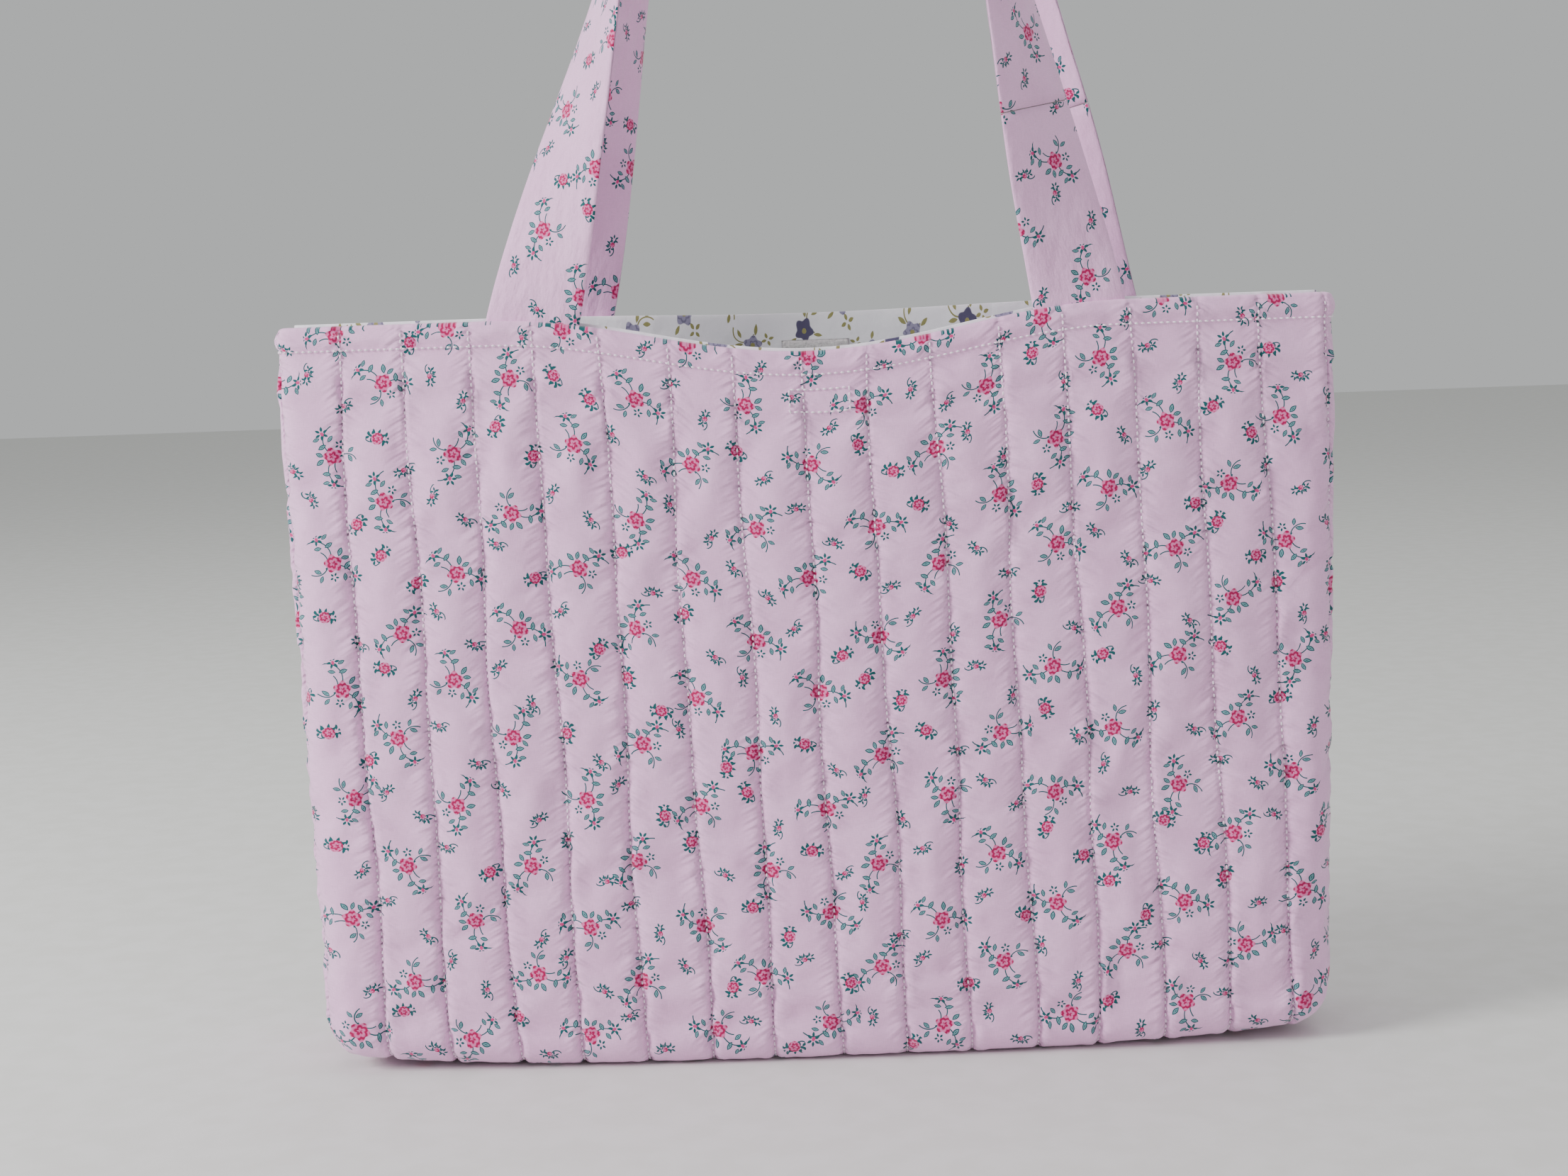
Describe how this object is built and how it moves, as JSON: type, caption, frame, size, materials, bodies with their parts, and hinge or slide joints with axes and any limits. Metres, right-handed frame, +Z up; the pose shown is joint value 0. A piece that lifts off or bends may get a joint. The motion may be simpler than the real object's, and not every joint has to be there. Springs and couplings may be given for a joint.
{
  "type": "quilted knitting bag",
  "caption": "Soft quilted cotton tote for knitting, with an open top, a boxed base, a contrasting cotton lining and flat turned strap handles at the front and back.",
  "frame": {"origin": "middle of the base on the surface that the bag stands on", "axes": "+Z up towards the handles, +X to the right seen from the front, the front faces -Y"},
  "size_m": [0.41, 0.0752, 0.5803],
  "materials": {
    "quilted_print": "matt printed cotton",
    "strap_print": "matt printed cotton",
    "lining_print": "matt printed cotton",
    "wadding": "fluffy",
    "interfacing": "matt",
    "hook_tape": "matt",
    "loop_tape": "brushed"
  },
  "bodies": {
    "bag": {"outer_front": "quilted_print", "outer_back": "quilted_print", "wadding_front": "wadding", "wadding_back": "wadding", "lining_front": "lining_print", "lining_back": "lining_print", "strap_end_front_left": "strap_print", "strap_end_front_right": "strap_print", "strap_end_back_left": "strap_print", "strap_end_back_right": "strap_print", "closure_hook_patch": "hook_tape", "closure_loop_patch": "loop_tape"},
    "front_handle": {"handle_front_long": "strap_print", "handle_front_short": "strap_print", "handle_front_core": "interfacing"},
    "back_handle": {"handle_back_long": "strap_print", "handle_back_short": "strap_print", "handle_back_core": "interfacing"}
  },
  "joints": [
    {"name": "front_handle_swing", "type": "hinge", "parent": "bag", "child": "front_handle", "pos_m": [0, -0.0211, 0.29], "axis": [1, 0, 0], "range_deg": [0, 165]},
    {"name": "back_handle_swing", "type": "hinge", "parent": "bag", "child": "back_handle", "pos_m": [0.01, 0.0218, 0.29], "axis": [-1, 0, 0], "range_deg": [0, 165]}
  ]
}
· · · · · · ·
■ Set problem
Without leaving anything out, quote all the data.

■ Exercise answer
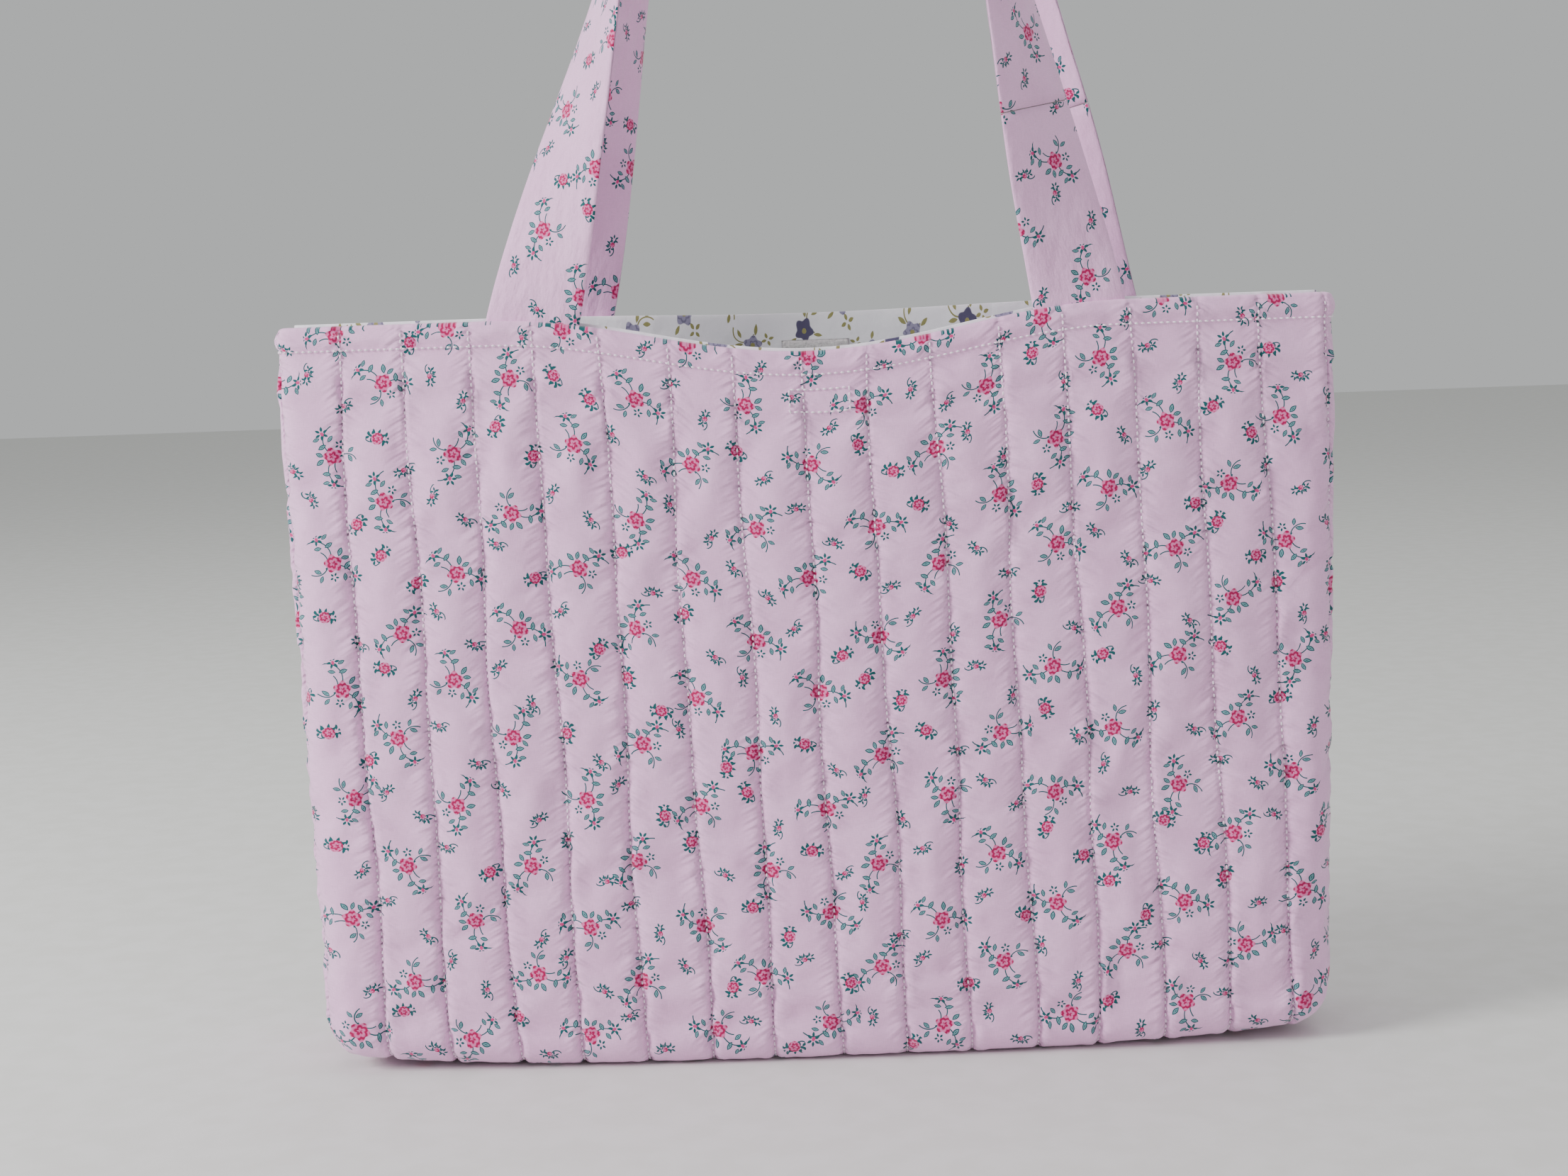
Describe how this object is built and how it moves, as JSON: type, caption, frame, size, materials, bodies with their parts, and hinge or slide joints with axes and any limits. Metres, right-handed frame, +Z up; the pose shown is joint value 0. A piece that lifts off or bends may get a joint. The motion may be simpler than the real object's, and not every joint has to be there. Springs and couplings may be given for a joint.
{
  "type": "quilted knitting bag",
  "caption": "Soft quilted cotton tote for knitting, with an open top, a boxed base, a contrasting cotton lining and flat turned strap handles at the front and back.",
  "frame": {"origin": "middle of the base on the surface that the bag stands on", "axes": "+Z up towards the handles, +X to the right seen from the front, the front faces -Y"},
  "size_m": [0.41, 0.0752, 0.5803],
  "materials": {
    "quilted_print": "matt printed cotton",
    "strap_print": "matt printed cotton",
    "lining_print": "matt printed cotton",
    "wadding": "fluffy",
    "interfacing": "matt",
    "hook_tape": "matt",
    "loop_tape": "brushed"
  },
  "bodies": {
    "bag": {"outer_front": "quilted_print", "outer_back": "quilted_print", "wadding_front": "wadding", "wadding_back": "wadding", "lining_front": "lining_print", "lining_back": "lining_print", "strap_end_front_left": "strap_print", "strap_end_front_right": "strap_print", "strap_end_back_left": "strap_print", "strap_end_back_right": "strap_print", "closure_hook_patch": "hook_tape", "closure_loop_patch": "loop_tape"},
    "front_handle": {"handle_front_long": "strap_print", "handle_front_short": "strap_print", "handle_front_core": "interfacing"},
    "back_handle": {"handle_back_long": "strap_print", "handle_back_short": "strap_print", "handle_back_core": "interfacing"}
  },
  "joints": [
    {"name": "front_handle_swing", "type": "hinge", "parent": "bag", "child": "front_handle", "pos_m": [0, -0.0211, 0.29], "axis": [1, 0, 0], "range_deg": [0, 165]},
    {"name": "back_handle_swing", "type": "hinge", "parent": "bag", "child": "back_handle", "pos_m": [0.01, 0.0218, 0.29], "axis": [-1, 0, 0], "range_deg": [0, 165]}
  ]
}